In these cases, the torture was alleged to have occurred outside of the United States, of course. That does not make in any less wrong.
There is evidence that such practices are not isolated to the past era of intelligence agency abuses of the 1950s through the 1970's -- which included government experiments on unwitting adult and children U.S. citizens -- but have continued into the 1990's and beyond. (I personally worked on a case in which a suspect claimed he was tortured for four months by Pakistani military police in 1994 with the knowledge and under the supervision of the FBI. The suspect was convicted, and, to date, as far as I know, no hearing has been held to give the defendant the opportunity to prove his claim or to ascertain its credibility. This is a matter of public record, but who has heard about it?)
The existence of police brutality unfortunately no longer surprises most people, because the cases come out in the media. They come out in the media because victims are Americans who have constitutional rights that have been violated.
But, federal agent brutality is unknown to us because, where it does take place, it only does so in the deepest shadows of overseas covert ops in cooperation with sleazy and abusive foreign governments, and is only directed at foreign nationals. Our government can thus maintain deniability by laying the blame on foreign governments for the torture, and no one has to worry about the rights of the suspect who will be tried in our courts (but who may not yet have even been charged with a crime).
This picture should be a deeply disturbing one to us. Why? Why should we care about how alien terrorist suspects are treated? First of all, because torture is inhumane and wrong.
Secondly, because if the suspect confessed under torture, he may not even be guilty. (Ask yourself, if you were being tortured, would you hesitate to say anything in order to make it stop?) The government may have gotten the wrong guy, which means the real perpetrator remains at large.
Thirdly, because it flies in the face of what a democracy is about.
A fourth reason is that the abuses carried out under these laws may come to be used against us, as well. Remember what happened with the Alien & Sedition Laws? The Alien Act, which was meant to protect Americans from dangerous foreign nationals, was used to keep out of office qualified immigrant citizens. The Sedition Law, purportedly enacted to preserve national security, was used to persecute newspaper editors who dared to oppose the Administration.
Are these the kinds of laws we want to live under? Is this what a democracy is about?

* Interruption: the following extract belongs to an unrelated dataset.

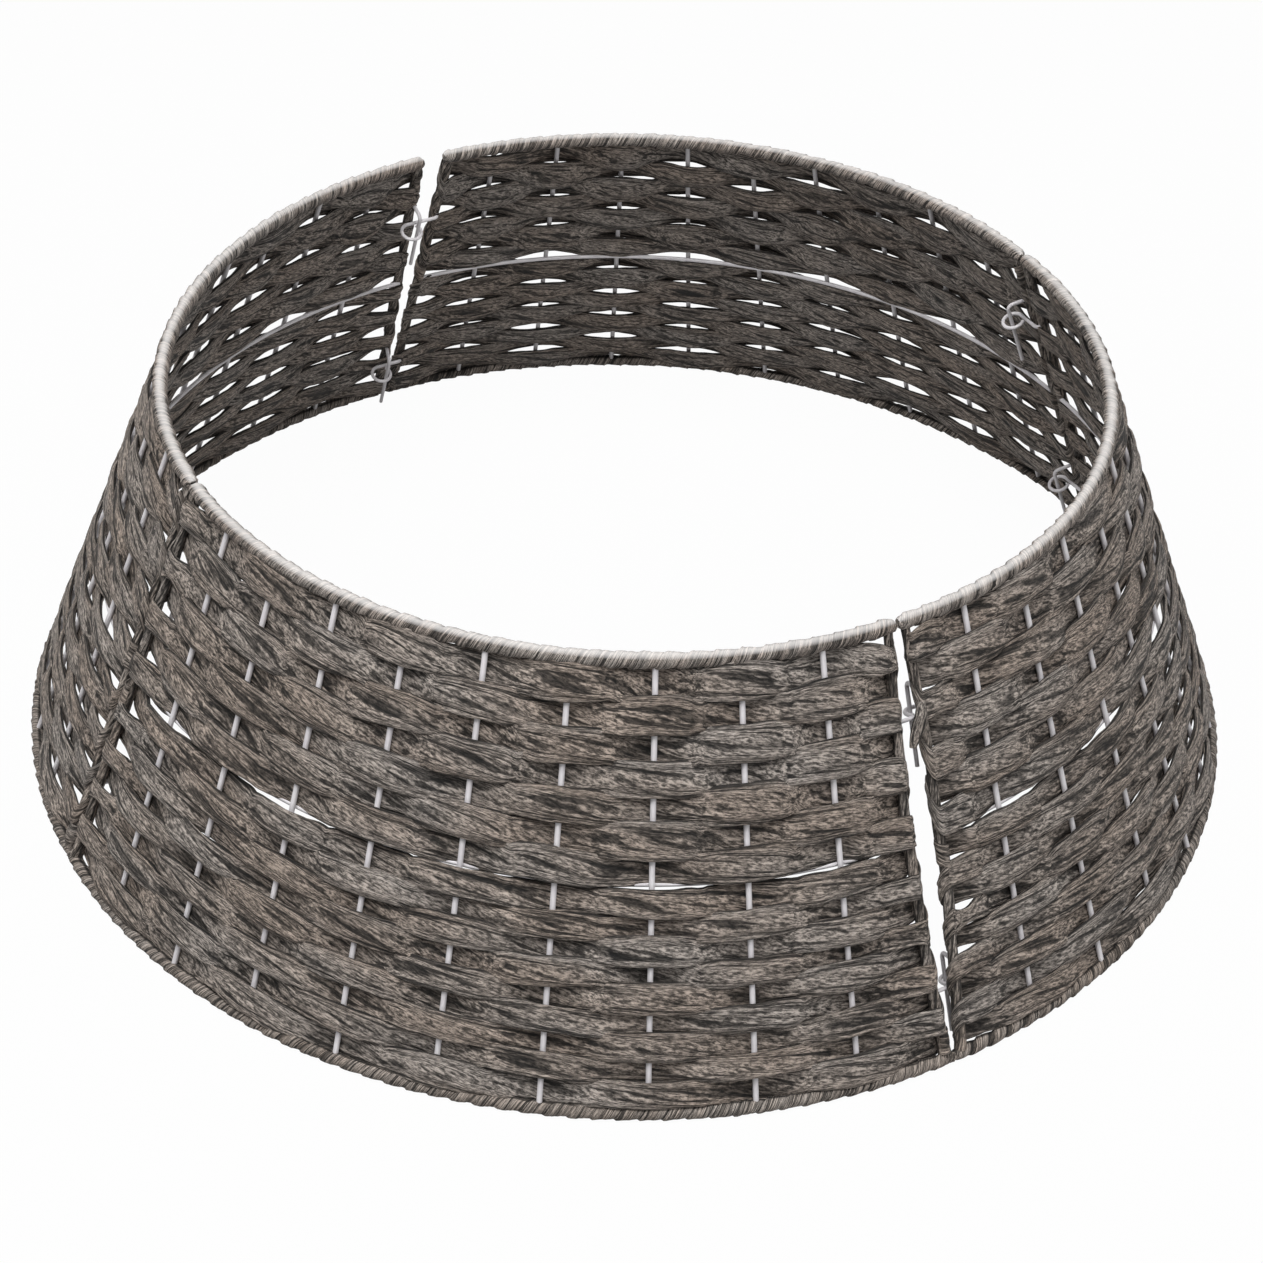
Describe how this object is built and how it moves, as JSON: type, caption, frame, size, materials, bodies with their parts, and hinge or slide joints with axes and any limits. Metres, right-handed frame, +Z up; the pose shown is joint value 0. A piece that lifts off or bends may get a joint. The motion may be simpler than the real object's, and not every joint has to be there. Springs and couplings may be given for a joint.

* (It is my belief that evidentiary hearings on claims of torture should use a similar standard as that used in asylum applicant claims of persecution. The asylum applicant is not required to meet the impossible standard of supplying eyewitness testimony or documentary proof of past or probable future persecution in his homeland, and the court may rely on information compiled from credible sources such as international organizations, private voluntary agencies, news organizations, or academic institutions, to corroborate the applicant's testimony. Were this standard applied to torture claims in terrorism cases, a substantiated claim of torture by a suspected terrorist would not per se exonerate him, but would go towards a valid defense. Thus, for example, if it is established that a torture-claiming suspect was held by the authorities of a regime for which Amnesty International has documented torture, the court should determine whether a confession obtained by the FBI immediately after obtaining custody of the suspect - whether or not he supposedly waived his Miranda rights -- should be inadmissible.)